If these recommendations become law, union-busting in the 21st century will resemble a dim likeness of the Combination Acts from early 19th century Britain. Like that legislation, these recommendations propose subjecting unions and officials to criminal as well as increased quasi-criminal sanctions.

Criminal offences will be further be subject to the lowest criminal standard of proof (“recklessness”) while the existing civil standard for quasi-criminal offences is also to be lowered. The offence provisions echo the “good faith” provisions under the Corporations Act 2001 (Cth), which create a murky and highly discretionary charge.

Furthermore, if the recommendations are taken up by the Turnbull Government, the State will be vested with increased powers to completely dismantle or “deregister” recalcitrant trade unions through a new Registered Organisations Commission.

In a contemporary twist to these old laws, the Royal Commission has recommended increased surveillance, monitoring and prosecution by a specialist union-busting police force as well as the compulsory professionalisation of working-class trade unions, by imposing strict character and educational requirements on union officials.

Infringements of certain procedural industrial laws – such as the payment of union dues, rights of entry, secondary boycotts and prohibited industrial action – will result in increased criminal and quasi-criminal penalties.

Senior officials will face criminal liability for infringements by stewards on the shop floor, followed by deregistration of the union for repeated or serious breaches. Even picketing will be considered an offence, rendered of the same criminal status as an unsolicited strike.

The Royal Commission and the Liberal Party are calling for corporate-style regulation of unions on the basis of tit-for-tat political argument. This is a position that neglects to acknowledge that corporations exist exclusively to advance the profits of shareholders, while trade unions are community organisations that collectively advance the interests of members, to address a fundamental inequality in the bargaining power between individual workers and capital.

Given that corporations and unions perform fundamentally different social roles, they should accordingly be treated differently by law. This much is acknowledged by both Australian and international expertise on the regulation of trade unions to defeat corruption.

Detailed Australian research demonstrates that corrupt practices within unions are best defeated from within unions, rather than subjecting unions to criminalisation and oppressive regulation by the state.

This research reveals that only strong unions tend to defeat corruption. Strong unions are those that are able to foster internal cultures of democracy through networks of membership participation and communication, as free as possible from interference by a hostile media and political arena.

Indeed, the historical experience of union-busting in the United States provides clear evidence that regulation leads to weakness, desperation and further corruption within unions.

Almost every comparable advanced economy to Australia (including Britain, Sweden, Denmark and Germany) maintains strong codes of corporate regulation. Unions are not regulated by the State, and in many cases are protected by constitutional rights to collectively bargain, as well as the freedom of association (for instance in the United States).

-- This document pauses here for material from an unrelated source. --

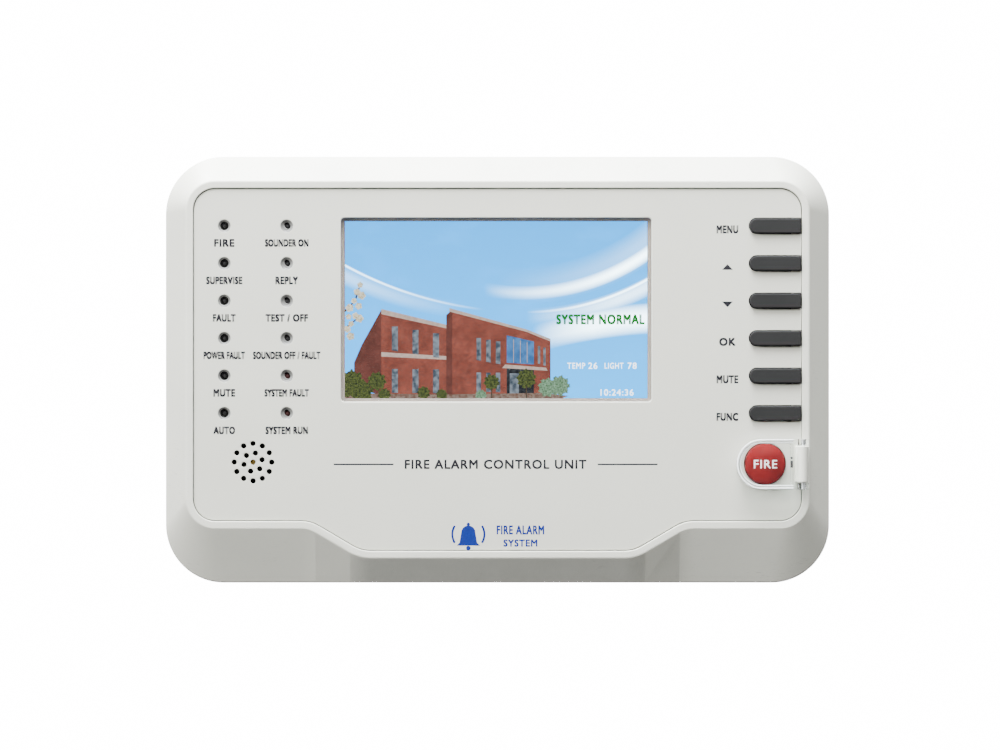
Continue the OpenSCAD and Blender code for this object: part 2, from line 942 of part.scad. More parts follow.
terminal_count = 4;
terminal_ways = 6;
way_pitch = 9;
terminal_z = [44, 56];
terminal_h = 14;
function terminal_x(i) = -120 + 60 * i;

// Rows of wire clamps along the board's top edge, with square entries for the wires
module terminal_blocks() {
    color("seagreen")
        for (i = [0 : terminal_count - 1])
            difference() {
                block([terminal_x(i), terminal_x(i) + terminal_ways * way_pitch],
                    [main_front_y - terminal_h, main_front_y], terminal_z);
                for (k = [0 : terminal_ways - 1])
                    translate([terminal_x(i) + way_pitch * (k + 0.5), 0, 0])
                        block([-2.5, 2.5], [main_front_y - 10, main_front_y - 4],
                            [terminal_z[1] - 5, terminal_z[1] + 1]);
            }
}

module main_header() {
    color("wheat")
        block([header_x - 4, header_x + 4], [main_front_y - header_h, main_front_y], header_z);
}

// The ribbon's route seen from above: straight runs joined by half and quarter turns
ribbon_t = 1;
ribbon_w = 26;
turn_r = 3;
fold_r = 4;
ribbon_start_y = main_front_y - header_h - 0.2;
ribbon_end_y = side_board_y + board_t + header_h + 0.2;
first_run_y = ribbon_start_y - 3 - turn_r;
second_run_y = first_run_y - 2 * fold_r;
third_run_y = second_run_y - 2 * fold_r;
fold_right_x = header_x + 20;
fold_left_x = header_x - 16;

// One side of the ribbon, at a distance e to the left of its route
function ribbon_side(e) = concat(
    [[header_x + e, ribbon_start_y]],
    arc([header_x + turn_r, first_run_y + turn_r], turn_r - e, 180, 270, 6),
    arc([fold_right_x, second_run_y + fold_r], fold_r + e, 90, -90, 12),
    arc([fold_left_x, third_run_y + fold_r], fold_r - e, 90, 270, 12),
    arc([header_x - turn_r, third_run_y - turn_r], turn_r + e, 90, 0, 6),
    [[header_x + e, ribbon_end_y]]);

function reversed(list) = [for (i = [len(list) - 1 : -1 : 0]) list[i]];

module ribbon_cable() {
    middle = (header_z[0] + header_z[1]) / 2;
    color("lightgray")
        translate([0, 0, middle - ribbon_w / 2])
            linear_extrude(ribbon_w)
                polygon(concat(ribbon_side(ribbon_t / 2), reversed(ribbon_side(-ribbon_t / 2))));
}

supply_x = [56, 132];
supply_z = [-88, -40];
supply_y = [-38, floor_y - 4];
supply_wall = 1;
supply_board_x = [60, 128];
supply_board_z = [-85, -43];
supply_board_y = -9.6;

module board_standoffs() {
    color("goldenrod") {
        at_board_holes(main_x, main_z)
            standoff([main_board_y, floor_y]);
        at_board_holes(supply_board_x, supply_board_z)
            standoff([supply_board_y + board_t, floor_y - supply_wall]);
    }
}

// Board screws, and the clamp screws of the terminals
module board_screws() {
    color("silver") {
        at_board_holes(main_x, main_z)
            screw_back(main_front_y, board_t + 6);
        at_board_holes(supply_board_x, supply_board_z)
            screw_back(supply_board_y, board_t + 3);
        for (i = [0 : terminal_count - 1], k = [0 : terminal_ways - 1])
            rod_y(terminal_x(i) + way_pitch * (k + 0.5), (terminal_z[0] + terminal_z[1]) / 2, 2.2,
                [main_front_y - terminal_h - 0.6, main_front_y - terminal_h]);
    }
}

module supply_tray() {
    x = [supply_x[0] + 1.5, supply_x[1] - 1.5];
    z = [supply_z[0] + 1.5, supply_z[1] - 1.5];
    color("silver")
        difference() {
            block(x, [floor_y - 8, floor_y], z);
            block([x[0] + supply_wall, x[1] - supply_wall], [floor_y - 9, floor_y - supply_wall],
                [z[0] - 1, z[1] + 1]);
        }
}

rocker_x = [68, 88];
rocker_z = -64;
rocker_pivot_y = supply_y[0] + 1;
switch_w = 13;
switch_h = 22.4;
rocker_cavity_w = 9.4;
rocker_cavity_h = 18.8;

module supply_cover() {
    inner_x = [supply_x[0] + supply_wall, supply_x[1] - supply_wall];
    inner_z = [supply_z[0] + supply_wall, supply_z[1] - supply_wall];
    color("silver")
        difference() {
            block(supply_x, supply_y, supply_z);
            block(inner_x, [supply_y[0] + supply_wall, supply_y[1] + 1], inner_z);
            for (x = rocker_x)
                block([x - switch_w / 2, x + switch_w / 2], [supply_y[0] - 1, supply_y[0] + 2],
                    [rocker_z - switch_h / 2, rocker_z + switch_h / 2]);
            for (i = [0 : 4])
                block([102 + 5.5 * i, 104.4 + 5.5 * i], [supply_y[0] - 1, supply_y[0] + 2], [-78, -50]);
        }
}

module supply_board() {
    color("darkgreen")
        board(supply_board_x, supply_board_z, supply_board_y, hole_inset);
}

module supply_parts() {
    color("gold")
        block([100, 122], [supply_board_y - 18, supply_board_y], [-78, -56]);
    color("black") {
        rod_y(106, -49.5, 4, [supply_board_y - 20, supply_board_y]);
        rod_y(117, -49.5, 4, [supply_board_y - 20, supply_board_y]);
        block([70, 92], [supply_board_y - 8, supply_board_y], [-80, -76]);
    }
}

module mains_terminal() {
    color("black")
        difference() {
            block([98, 130], [-19, floor_y], [-37, -23]);
            for (i = [0 : 2])
                rod_y(104 + 10 * i, -30, 2.6, [-20, -14]);
        }
}

module fuse_holder() {
    color("black") {
        block([66, 92], [-8, floor_y], [-35, -25]);
        rod_x(-11, -30, 3.4, [68, 90]);
        block([66, 69], [-13, -7], [-34, -26]);
        block([89, 92], [-13, -7], [-34, -26]);
    }
}

// Two switch bodies in the supply cover, each with a cavity and cross holes for its rocker
module switch_frames() {
    color("black")
        for (x = rocker_x)
            translate([x, 0, rocker_z])
                difference() {
                    union() {
                        block([-switch_w / 2, switch_w / 2], [supply_y[0], supply_y[0] + 13],
                            [-switch_h / 2, switch_h / 2]);
                        block([-switch_w / 2 - 1, switch_w / 2 + 1], [supply_y[0] - 1.6, supply_y[0]],
                            [-switch_h / 2 - 1, switch_h / 2 + 1]);
                    }
                    block([-rocker_cavity_w / 2, rocker_cavity_w / 2], [supply_y[0] - 2, supply_y[0] + 7],
                        [-rocker_cavity_h / 2, rocker_cavity_h / 2]);
                    rod_x(rocker_pivot_y, 0, 1.06, [-rocker_cavity_w / 2 - 1.2, rocker_cavity_w / 2 + 1.2]);
                }
}

rocker_tilt = 7;
rocker_half = 7.6;

// A rocker with its axle, drawn pressed at its top
module rocker(x) {
    half_w = rocker_cavity_w / 2 - 0.3;
    color("red")
        translate([x, rocker_pivot_y, rocker_z])
            rotate([-rocker_tilt, 0, 0]) {
                translate([-half_w, 0, 0])
                    rotate([90, 0, 90])
                        linear_extrude(2 * half_w)
                            polygon([[0, -rocker_half], [-4.4, -rocker_half], [-3.2, 0],
                                [-4.4, rocker_half], [0, rocker_half], [3, 3], [3, -3]]);
                rod_x(0, 0, 1, [-half_w - 1, half_w + 1]);
            }
}

module mains_rocker() { rocker(rocker_x[0]); }
module standby_rocker() { rocker(rocker_x[1]); }

lid_h = 7;

module battery_case() {
    color("dimgray") {
        block(battery_x, battery_y, [battery_z[0], battery_z[1] - lid_h]);
        block([battery_x[0] + 0.6, battery_x[1] - 0.6], [battery_y[0] + 0.6, battery_y[1] - 0.6],
            [battery_z[1] - lid_h, battery_z[1]]);
    }
}

// Blade terminals on top of the battery
module battery_tabs() {
    middle = (battery_y[0] + battery_y[1]) / 2;
    color("silver")
        for (x = [battery_x[0] + 12, battery_x[1] - 18])
            block([x, x + 6.3], [middle - 0.4, middle + 0.4], [battery_z[1], battery_z[1] + 6.4]);
}

// A sheet strap over the battery, from one foot on the housing's back wall to a leg below the battery
module battery_strap() {
    x = [-50, -36];
    t = 1.2;
    top = battery_z[1] + 0.4;
    bottom = battery_z[0] - 0.4;
    front = battery_y[0] - 0.2;
    color("silver") {
        block(x, [front - t, front], [bottom - t, top + t]);
        block(x, [front, floor_y], [top, top + t]);
        block(x, [front, floor_y], [bottom - t, bottom]);
        block(x, [floor_y - t, floor_y], [top + t, top + 7]);
    }
}

rear_housing();
front_cover();
face_panel();
screen_window();
screen_frame();
screen_glass();
backlight();
display_board();
display_chips();
indicator_board();
indicator_leds();
led_spacers();
sounder_case();
sounder_disc();
keypad_board();
key_switches();
menu_key();
up_key();
down_key();
confirm_key();
mute_key();
function_key();
alarm_button();
alarm_switch();
alarm_spring();
guard_block();
guard_cover();
guard_pin();
door_standoffs();
door_screws();
door_header();
door_strike();
door_hinges();
housing_hinges();
hinge_pins();
main_board();
main_chips();
main_capacitors();
relays();
terminal_blocks();
main_header();
ribbon_cable();
board_standoffs();
board_screws();
supply_tray();
supply_cover();
supply_board();
supply_parts();
mains_terminal();
fuse_holder();
switch_frames();
mains_rocker();
standby_rocker();
battery_case();
battery_tabs();
battery_strap();
lock_barrel();
lock_nut();
lock_plug();
lock_cam();
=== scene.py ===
import math
import random
from collections import namedtuple
from functools import cached_property

import bmesh
import bpy
from mathutils import Matrix, Vector, geometry


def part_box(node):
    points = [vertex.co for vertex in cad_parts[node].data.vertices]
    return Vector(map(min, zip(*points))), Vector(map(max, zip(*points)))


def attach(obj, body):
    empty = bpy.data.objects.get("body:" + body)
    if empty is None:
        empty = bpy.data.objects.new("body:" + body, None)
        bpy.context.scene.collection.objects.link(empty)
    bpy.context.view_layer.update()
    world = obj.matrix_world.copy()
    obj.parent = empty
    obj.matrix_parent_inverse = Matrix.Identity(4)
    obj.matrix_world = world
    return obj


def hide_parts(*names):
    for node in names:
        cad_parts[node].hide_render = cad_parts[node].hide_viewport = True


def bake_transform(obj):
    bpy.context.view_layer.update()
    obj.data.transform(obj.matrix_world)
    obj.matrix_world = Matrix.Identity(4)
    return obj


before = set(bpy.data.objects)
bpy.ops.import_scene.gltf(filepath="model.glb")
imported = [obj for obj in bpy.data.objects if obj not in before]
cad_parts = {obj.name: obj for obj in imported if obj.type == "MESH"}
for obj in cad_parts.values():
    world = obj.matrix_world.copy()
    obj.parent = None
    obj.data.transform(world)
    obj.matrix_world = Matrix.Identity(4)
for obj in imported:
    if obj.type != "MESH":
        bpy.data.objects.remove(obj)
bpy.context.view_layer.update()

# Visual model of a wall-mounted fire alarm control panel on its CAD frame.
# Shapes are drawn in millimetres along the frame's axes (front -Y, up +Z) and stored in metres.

MM = 0.001
Box = namedtuple("Box", "x y z")


def span(node):
    """A CAD node's box in millimetres, as a low and a high value along each axis."""
    return Box(*((low / MM, high / MM) for low, high in zip(*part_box(node))))


def solids(node):
    """The boxes of a CAD node's separate solids, in millimetres, sorted from left to right and upwards."""
    mesh = bmesh.new()
    mesh.from_mesh(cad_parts[node].data)
    bmesh.ops.remove_doubles(mesh, verts=mesh.verts[:], dist=0.001 * MM)
    boxes, seen = [], set()
    for start in mesh.verts:
        if start in seen:
            continue
        group, edge = set(), {start}
        while edge:
            group |= edge
            edge = {e.other_vert(v) for v in edge for e in v.link_edges} - group
        seen |= group
        places = ([v.co[i] / MM for v in group] for i in range(3))
        boxes.append(Box(*((min(p), max(p)) for p in places)))
    mesh.free()
    return sorted(boxes, key=lambda b: (round(b.x[0], 1), round(b.z[0], 1), round(b.y[0], 1)))


# ---- Ranges along an axis, and places on them ----


def middle(pair):
    return (pair[0] + pair[1]) / 2


def width(pair):
    return pair[1] - pair[0]


def about(value, half):
    return [value - half, value + half]


def inset(pair, distance):
    return [pair[0] + distance, pair[1] - distance]


def ends(pair, size):
    """The first and the last stretch of a range."""
    return [pair[0], pair[0] + size], [pair[1] - size, pair[1]]


def level(start, top, near, far):
    """A range between two distances from a level, counted towards the wall (top is 1) or the front (-1)."""
    return sorted((start + top * near, start + top * far))


def centre(box):
    """The middle of a box, seen from the front."""
    return middle(box.x), middle(box.z)


# ---- Flat outlines, as lists of points in X and Z ----


def arc(pivot, radius, start, end, steps):
    """Points along an arc, with its angles in degrees."""
    angles = [math.radians(start + (end - start) * i / steps) for i in range(steps + 1)]
    return [(pivot[0] + radius * math.cos(a), pivot[1] + radius * math.sin(a)) for a in angles]


def ring(pivot, radius, steps=48):
    return arc(pivot, radius, 0, 360, steps)[:-1]


def rectangle(x, z, radius=0.0, steps=6):
    """A rectangle between two ranges, with rounded corners."""
    corners = [(x[1], z[1]), (x[0], z[1]), (x[0], z[0]), (x[1], z[0])]
    if radius == 0:
        return corners
    loop = []
    for i, corner in enumerate(corners):
        pivot = [c + radius * (-1 if c == max(r) else 1) for c, r in zip(corner, (x, z))]
        loop += arc(pivot, radius, 90 * i, 90 * (i + 1), steps)
    return loop


def outline_of(box, distance=0.0, radius=0.0, steps=6):
    """A box's outline as seen from the front, moved inwards by a distance."""
    return rectangle(inset(box.x, distance), inset(box.z, distance), radius, steps)


def cross(at, reach, half):
    """The outline of a cross, from its arms' reach and half their thickness."""
    arm = (complex(reach, half), complex(half, half), complex(half, reach))
    corners = [corner * 1j ** turn for turn in range(4) for corner in arm]
    return [(at[0] + c.real, at[1] + c.imag) for c in corners]


def grow(loop, distance):
    """The loop moved outwards by a distance, with mitred corners."""
    count = len(loop)
    area = sum(loop[i - 1][0] * loop[i][1] - loop[i][0] * loop[i - 1][1] for i in range(count))
    side = 1 if area > 0 else -1
    grown = []
    for i in range(count):
        before, here, after = (Vector(loop[k % count]) for k in (i - 1, i, i + 1))
        ways = ((here - before).normalized(), (after - here).normalized())
        normals = [Vector((way.y, -way.x)) * side for way in ways]
        mitre = (normals[0] + normals[1]).normalized()
        grown.append(tuple(here + mitre * (distance / max(mitre.dot(normals[0]), 0.4))))
    return grown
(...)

The Japanese Constitution specifically enshrines the right to form labour unions to advance the rights and interests of workers. In countries such as France, where limited regulation exists in respect to discrete issues like internal trade union elections, unions are provided a statutory and institutional role in the governance of the state.

In Australia, not only do unions lack any constitutional legal protection, they have suffered vigorous and sustained attack by Coalition federal governments since 1996. In 2007 these policies cost the Coalition an election.

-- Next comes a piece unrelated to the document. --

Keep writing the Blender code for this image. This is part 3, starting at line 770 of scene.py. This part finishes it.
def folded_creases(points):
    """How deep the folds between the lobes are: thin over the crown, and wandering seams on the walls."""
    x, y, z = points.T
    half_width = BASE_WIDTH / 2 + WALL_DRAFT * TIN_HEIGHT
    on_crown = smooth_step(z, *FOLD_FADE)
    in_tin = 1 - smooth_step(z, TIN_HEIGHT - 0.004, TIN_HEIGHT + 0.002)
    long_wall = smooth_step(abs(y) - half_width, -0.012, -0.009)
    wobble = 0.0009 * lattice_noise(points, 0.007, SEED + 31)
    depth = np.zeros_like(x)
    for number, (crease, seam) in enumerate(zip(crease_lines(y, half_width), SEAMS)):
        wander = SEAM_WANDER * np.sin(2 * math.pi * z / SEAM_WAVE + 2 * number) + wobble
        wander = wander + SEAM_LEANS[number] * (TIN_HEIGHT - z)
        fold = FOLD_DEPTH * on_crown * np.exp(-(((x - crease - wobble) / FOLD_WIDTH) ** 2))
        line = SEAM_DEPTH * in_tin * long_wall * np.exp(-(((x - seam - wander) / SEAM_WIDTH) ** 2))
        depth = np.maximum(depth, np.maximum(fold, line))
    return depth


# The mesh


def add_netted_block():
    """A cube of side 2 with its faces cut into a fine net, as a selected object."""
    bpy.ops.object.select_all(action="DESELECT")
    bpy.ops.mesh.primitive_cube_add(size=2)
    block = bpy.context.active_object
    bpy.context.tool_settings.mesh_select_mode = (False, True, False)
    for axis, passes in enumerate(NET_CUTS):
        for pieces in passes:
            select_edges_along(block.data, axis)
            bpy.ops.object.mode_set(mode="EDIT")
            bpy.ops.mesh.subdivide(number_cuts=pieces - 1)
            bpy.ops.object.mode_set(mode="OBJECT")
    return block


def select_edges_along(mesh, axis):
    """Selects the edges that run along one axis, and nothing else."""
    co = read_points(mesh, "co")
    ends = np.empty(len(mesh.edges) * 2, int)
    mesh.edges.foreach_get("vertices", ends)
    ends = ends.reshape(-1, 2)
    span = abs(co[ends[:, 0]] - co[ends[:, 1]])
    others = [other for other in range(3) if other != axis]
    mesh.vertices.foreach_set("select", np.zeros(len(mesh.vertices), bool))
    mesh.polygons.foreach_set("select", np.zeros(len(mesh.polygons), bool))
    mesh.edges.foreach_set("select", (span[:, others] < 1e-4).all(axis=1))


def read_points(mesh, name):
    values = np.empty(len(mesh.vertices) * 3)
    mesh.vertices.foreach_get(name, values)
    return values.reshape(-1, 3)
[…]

The Coalition now has a choice to preserve industrial democracy and secure an easy electoral victory, or to continue the war on unions and lose their middle ground for the foreseeable future.

Eugene Schofield-Georgeson is a lawyer and PhD Candidate at Macquarie Law School, Macquarie University. 

Disclosure: Eugene Schofield-Georgeson is a member of the National Tertiary Education Union (NTEU) and the New South Wales Council of Civil Liberties (NSWCCL).